TASK INSTRUCTIONS =
Reproduce each line of the listing exactly.

COLLECTED MATERIAL =

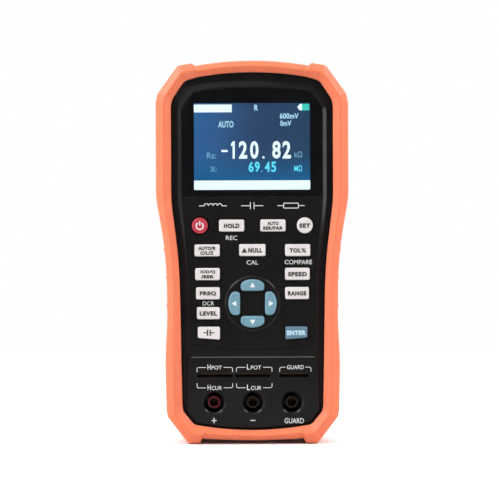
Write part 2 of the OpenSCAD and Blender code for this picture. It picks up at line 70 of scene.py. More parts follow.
def mm_box(node):
    """The lowest and highest corner of a CAD node, in mm."""
    return [[c / MM for c in corner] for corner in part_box(node)]


def middle(node):
    """The middle of a CAD node's box, in mm."""
    return [(a + b) / 2 for a, b in zip(*mm_box(node))]


# Depths run along y, and the front is the lower side.
CREST, BACK_CREST = cad_box[0][1] / MM, cad_box[1][1] / MM
FACE = CREST + 2.5  # flat front face
INNER = FACE + 2.5  # inside of the front face
SHOULDER = FACE + 2.6  # front edge of the case's side wall
BACK = BACK_CREST - 2.5  # flat back face
BACK_SHOULDER = BACK - 2.4
RECESS = BACK - 3.2  # floor of the stand's recess
RIM_W = 7.6  # from the boot's edge to its opening
BEVEL_W = 4.7  # from the flat face to the edge of the raised part
WINDOW_T = 1.3
LEDGE = FACE + WINDOW_T + 0.05  # what the window lies on
SLOTS = [(-26.9, -10.1), (-8.4, 8.4), (13.1, 27.3)]  # ends of the test slots
SLOT_Z = 33.5
SLOT_H = 1.8
SOCKETS = {-19.05: "socket_insulator_red", 0: "socket_insulator_black", 19.05: "socket_insulator_guard"}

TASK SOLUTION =
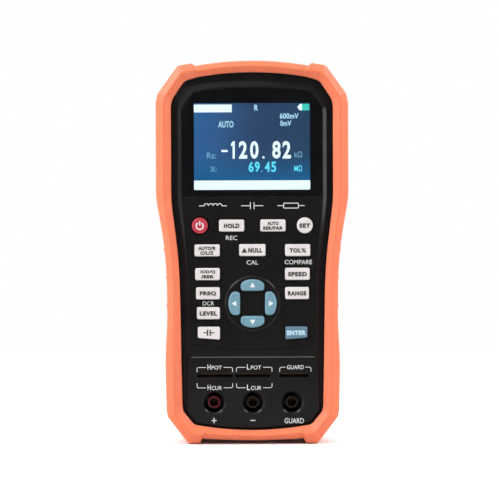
Write part 2 of the OpenSCAD and Blender code for this picture. It picks up at line 70 of scene.py. More parts follow.
def mm_box(node):
    """The lowest and highest corner of a CAD node, in mm."""
    return [[c / MM for c in corner] for corner in part_box(node)]


def middle(node):
    """The middle of a CAD node's box, in mm."""
    return [(a + b) / 2 for a, b in zip(*mm_box(node))]


# Depths run along y, and the front is the lower side.
CREST, BACK_CREST = cad_box[0][1] / MM, cad_box[1][1] / MM
FACE = CREST + 2.5  # flat front face
INNER = FACE + 2.5  # inside of the front face
SHOULDER = FACE + 2.6  # front edge of the case's side wall
BACK = BACK_CREST - 2.5  # flat back face
BACK_SHOULDER = BACK - 2.4
RECESS = BACK - 3.2  # floor of the stand's recess
RIM_W = 7.6  # from the boot's edge to its opening
BEVEL_W = 4.7  # from the flat face to the edge of the raised part
WINDOW_T = 1.3
LEDGE = FACE + WINDOW_T + 0.05  # what the window lies on
SLOTS = [(-26.9, -10.1), (-8.4, 8.4), (13.1, 27.3)]  # ends of the test slots
SLOT_Z = 33.5
SLOT_H = 1.8
SOCKETS = {-19.05: "socket_insulator_red", 0: "socket_insulator_black", 19.05: "socket_insulator_guard"}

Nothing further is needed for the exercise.